August 28th, 2013 Jill Posted in Conflict Comments Off

By John Bingham, Telegraph

The Archbishop of Canterbury has warned against "rushing to judgment” over military action in Syria insisting that it could have “unforeseeable consequences” across the entire Muslim world.

The Most Rev Justin Welby insisted that MPs must ask themselves whether they are “sure” about the facts on the ground before acting amid a “really delicate and dangerous situation”.

Archbishop Welby, who spent several years promoting reconciliation in war zones in Africa and the Middle East, insisted that there were “numerous intermediate steps” between doing nothing and full regime change in Syria which could be considered.

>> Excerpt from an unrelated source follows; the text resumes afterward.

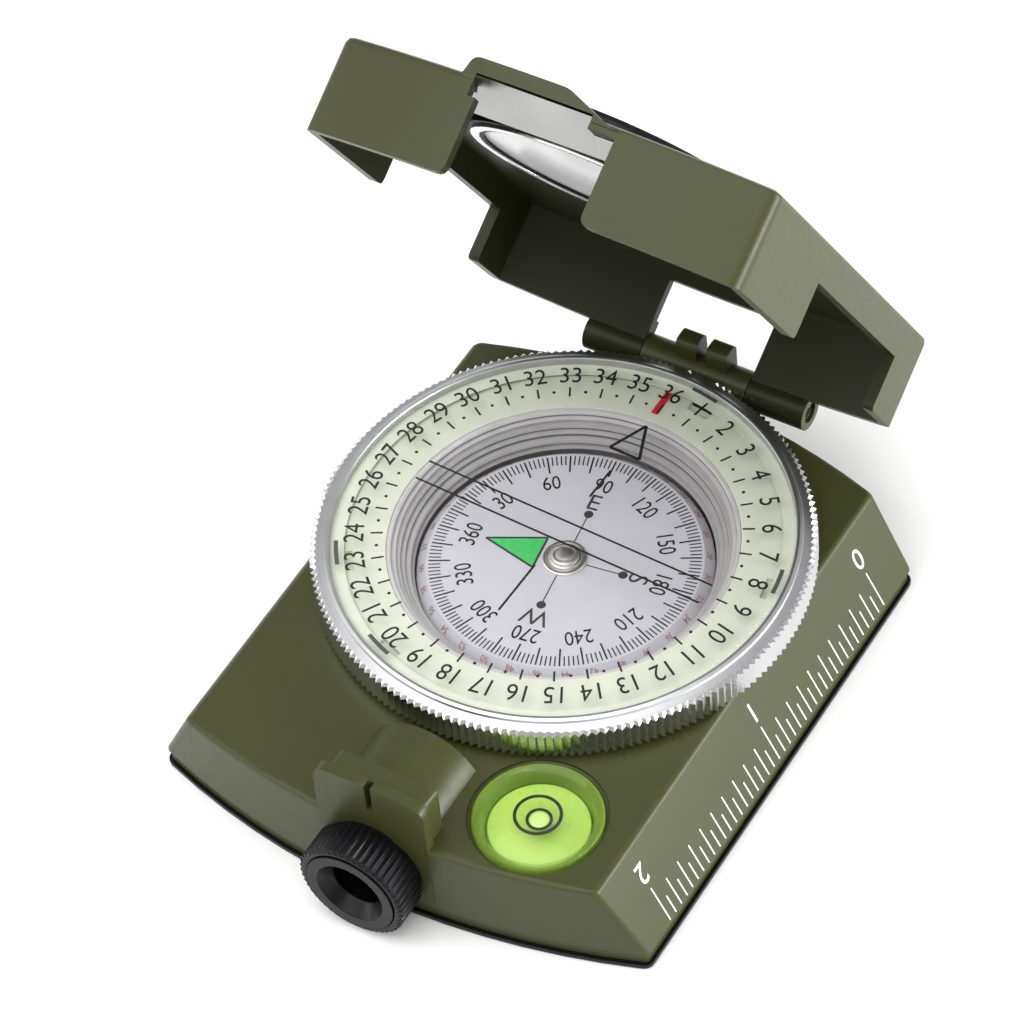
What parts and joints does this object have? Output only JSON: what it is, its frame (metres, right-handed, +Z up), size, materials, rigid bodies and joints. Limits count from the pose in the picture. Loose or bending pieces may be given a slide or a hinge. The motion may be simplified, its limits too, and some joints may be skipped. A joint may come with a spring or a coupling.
{
  "type": "sighting compass",
  "caption": "Pocket sighting compass with a turning bezel, floating dial, focusing eyepiece, round bubble level and a hinged lid with a sight window.",
  "frame": {"origin": "on the underside, under the centre of the dial", "axes": "+X towards the ruler edge, +Y towards the lid hinge, +Z up out of the dial"},
  "size_m": [0.064, 0.0906, 0.0838],
  "materials": {
    "paint": "satin olive paint",
    "black_plastic": "satin",
    "aluminium": "polished",
    "steel": "bright",
    "luminous": "satin luminous",
    "index_red": "matte",
    "pivot_brass": "polished",
    "card": "satin",
    "level_lime": "gloss",
    "clear_plastic": "clear gloss",
    "lid_mirror": "polished"
  },
  "bodies": {
    "base": {"base_housing": "paint", "bottom_cover": "black_plastic", "cover_screw_1": "steel", "cover_screw_2": "steel", "cover_screw_3": "steel", "cover_screw_4": "steel", "capsule_bowl": "black_plastic", "capsule_liner": "clear_plastic", "capsule_lens": "clear_plastic", "luminous_ring": "luminous", "index_mark": "index_red", "bezel_spring": "steel", "pivot_post": "pivot_brass", "level_body": "level_lime", "level_vial": "clear_plastic", "prism": "clear_plastic", "hinge_pin": "steel"},
    "bezel": {"bezel_ring": "aluminium", "bezel_glass": "clear_plastic"},
    "dial": {"dial_card": "card", "dial_magnet": "steel", "dial_jewel": "aluminium"},
    "focus": {"focus_ring": "black_plastic", "eyepiece_barrel": "black_plastic", "eyepiece_lens": "clear_plastic", "lens_retainer": "steel"},
    "lid": {"lid_shell": "paint", "window_ring": "black_plastic", "window_gasket": "black_plastic", "window_glass": "clear_plastic", "window_rim": "aluminium", "sight_hairline": "steel", "lid_mirror": "lid_mirror"}
  },
  "joints": [
    {"name": "bezel_turn", "type": "hinge", "parent": "base", "child": "bezel", "pos_m": [0, 0, 0.0157], "axis": [0, 0, 1], "continuous": true},
    {"name": "dial_swing", "type": "hinge", "parent": "base", "child": "dial", "pos_m": [0, 0, 0.013], "axis": [0, 0, 1], "continuous": true},
    {"name": "lid_fold", "type": "hinge", "parent": "base", "child": "lid", "pos_m": [0, 0.03203, 0.01374], "axis": [-1, 0, 0], "range_deg": [-59.4, 85]},
    {"name": "focus_turn", "type": "hinge", "parent": "base", "child": "focus", "pos_m": [0, -0.046, 0.0072], "axis": [0, 1, 0], "range_deg": [-180, 180]}
  ]
}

But speaking to The Daily Telegraph, he acknowledged that there was no “good answer” to the crisis in Syria and that a simple solution “just doesn’t exist”.

Speaking from his own experience after touring the Middle East to meet Christian and Muslim leaders recently, he spoke of a mood of mounting fear which was “beyond description and horrible”.

There was a “tangible” sense that the region was going through a “terribly, terribly dangerous time”, he added.

The Archbishop emphasised that he detected no sense that politicians were “slavering” to “unleash the dogs of war”.

But he urged them to bear in mind the “inter-linkedness of everything that happens” in the Middle East and the risk of actions in one area having serious consequences far away.